I need help deciding how to best manage a static library when some of the routines use a dialog resource.
For my individual applications that use a dialog, I usually place all three dialog files (resource file PROG.RC, Fortran include file RESOURCE.FD, and C include file RESOURCE.H) in the same folder as the source PROG.F90, and add RESOURCE.FD to the project using Visual Studio. The include files become available to the project by virtue of the default search location for includes, which is the same folder as the source. So far so good.
If I am working on a library project, I put all of the subroutine sources SUBnn.F90 in the library source folder. If subroutine 01 uses a dialog, then I put the associated SUB01.RC, RESOURCE.FD, and RESOURCE.H in the same folder, and add SUB01.RC to the project. This works fine too.

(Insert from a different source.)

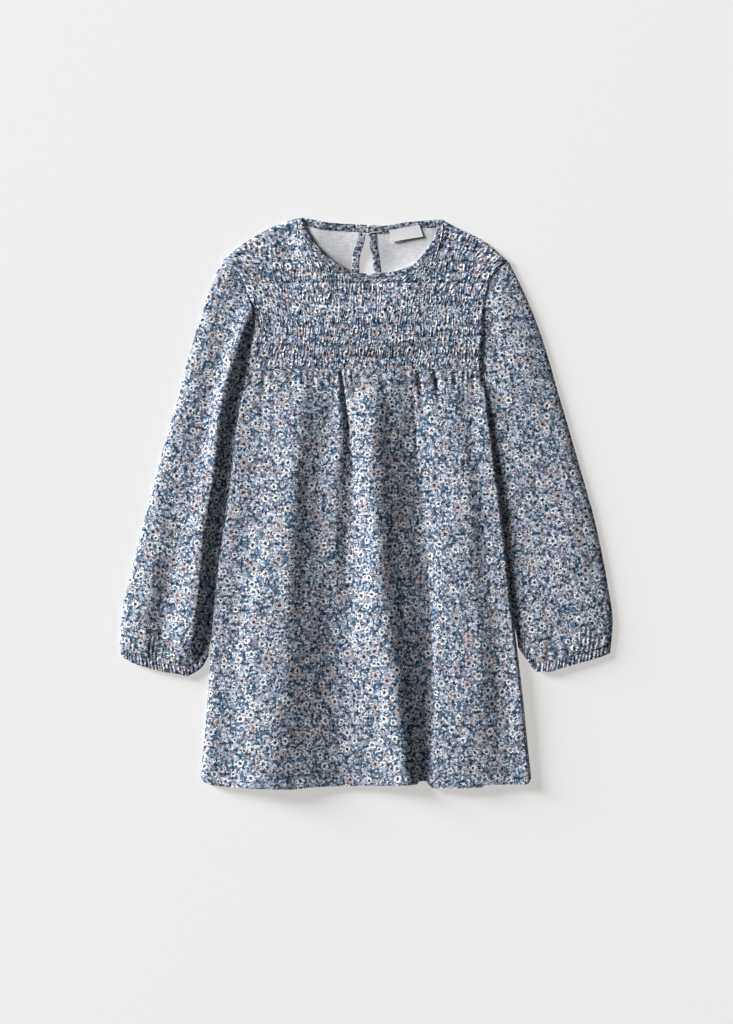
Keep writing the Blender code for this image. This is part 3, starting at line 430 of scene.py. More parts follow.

But what if two or more of the library subroutines use a dialog? I can name their resource file SUB01.RC, SUB02.RC etc., put all of them in the library folder, and add all of them to the library project. But the include files are problematic, since they have the same names by default. I can rename the Fortran include files SUB01.FD, SUB02.FD etc. because the Fortran include file needed for each subroutine is explicitly stated in the subroutine source. But that doesn't work for the C include files, RESOURCE.H, because this is specified inside the .RC file.
The only way I see to make this system work is to edit each .RC file to call for a custom-named C include file. That seems like asking for trouble.
Is this a good way to organize the library project? Can anybody suggest a better way?